Accounting for repetition priming

To the extent that recency of stimulus repetitions varied by walk type, we sought to measure priming effects and to distinguish these effects from those attributable to the violation of expectations. We re-ran the model comparing the Random and Hamiltonian conditions, this time including two additional predictors intended to capture perceptual priming effects. The Lag10 predictor indexed the number of times participants had seen a given node in the previous 10 trials (range = 0–4; median = 0), while the Recency predictor indexed, for each node, the number of trials that elapsed since it was last seen (range 0–140; median 15).

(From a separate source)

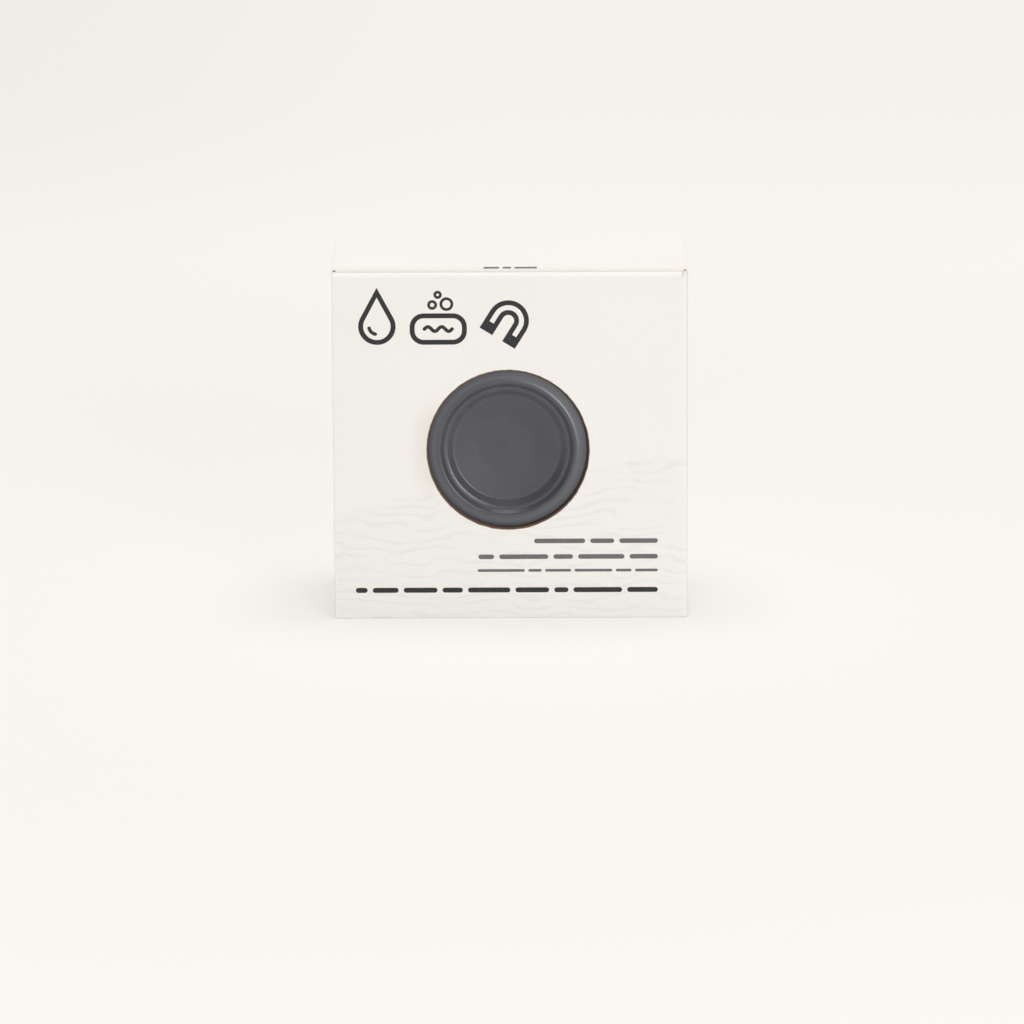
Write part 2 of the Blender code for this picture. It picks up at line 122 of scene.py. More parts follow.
def thicken(blank, joined, burnt_away=lambda spot: spot):
    """Give a flat blank its thickness and round its cut edges, apart from the joined ones."""
    for corner in blank.verts:
        corner.co.z = -board / 2
    lifted = bmesh.ops.extrude_face_region(blank, geom=blank.faces[:])
    for corner in lifted["geom"]:
        if isinstance(corner, bmesh.types.BMVert):
            corner.co.z = board / 2
    for corner in blank.verts:
        corner.co = burnt_away(corner.co)
    bmesh.ops.recalc_face_normals(blank, faces=blank.faces)
    rim = []
    for face in blank.faces:
        heights = [corner.co.z for corner in face.verts]
        if max(heights) - min(heights) > board / 2:
            face.material_index = 1
            rim += [edge for edge in face.edges
                    if abs(edge.verts[0].co.z - edge.verts[1].co.z) < board / 2
                    and not joined((edge.verts[0].co + edge.verts[1].co) / 2)]
    bmesh.ops.bevel(blank, geom=list(set(rim)), offset=cut_edge_round, offset_type="OFFSET",
                    segments=2, profile=0.5, affect="EDGES", clamp_overlap=True)


def add_piece(name, shape, finishes):
    """Turn a bmesh into a piece with smooth curves, crisp corners and its finishes."""
    bmesh.ops.recalc_face_normals(shape, faces=shape.faces)
    mesh = bpy.data.meshes.new(name)
    shape.to_mesh(mesh)
    shape.free()
    mesh.shade_smooth()
    mesh.set_sharp_from_angle(angle=math.radians(42))
    for finish in finishes:
        mesh.materials.append(finish)
    piece = bpy.data.objects.new(name, mesh)
    bpy.context.scene.collection.objects.link(piece)
    even = piece.modifiers.new("flat_faces_stay_flat", "WEIGHTED_NORMAL")
    even.keep_sharp = True
    return piece


def fold_blank(name, blank, place, node):
    """Fold a thickened blank into its shape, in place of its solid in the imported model."""
    for corner in blank.verts:
        corner.co = place(*corner.co)
    folded = add_piece(name, blank, [board_finish, cut_edge_finish])
    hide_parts(node)
    return folded


def new_finish(name, colour, roughness, gloss=0.5, metallic=0.0):
    """A finish's material, with its node tree and its shader."""
    finish = bpy.data.materials.new(name)
    finish.use_nodes = True
    tree = finish.node_tree
    shader = tree.nodes["Principled BSDF"]
    shader.inputs["Base Color"].default_value = (*colour, 1.0)
    shader.inputs["Roughness"].default_value = roughness
    shader.inputs["Specular IOR Level"].default_value = gloss
    shader.inputs["Metallic"].default_value = metallic
    return finish, tree, shader


def feed(tree, socket, value):
    """Link a socket to a socket, or set it to a plain number or colour."""
    if isinstance(value, bpy.types.NodeSocket):
        tree.links.new(value, socket)
    else:
        socket.default_value = value


def work_out(tree, operation, first, second=0.0):
    """One step of arithmetic in a material."""
    node = tree.nodes.new("ShaderNodeMath")
    node.operation = operation
    for socket, value in zip(node.inputs, (first, second)):
        feed(tree, socket, value)
    return node.outputs[0]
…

Thus, if participants viewed the sequence 1-2-5-4-3-5-3-1-3-2-5, the final node (5) would be assigned a Lag10 score of 2 and a Recency score of 5. To account for repetition priming effects, we regressed RTs from the Random and Hamiltonian conditions onto all main effects and interactions of Node Type (pre versus transition), Condition and Trial Number, plus the addition of these two priming predictors, Lag10 and Recency. The repetition priming model included a random intercept for participant and by-participant random slopes for Trial, Node Type, Recency, and the interaction between Trial and Node Type (the model failed to converge with the addition of the Lag10 predictor to the random effects term). In Supplementary Section 2, we describe an alternative method of accounting for priming effects and note that all original significant findings were maintained.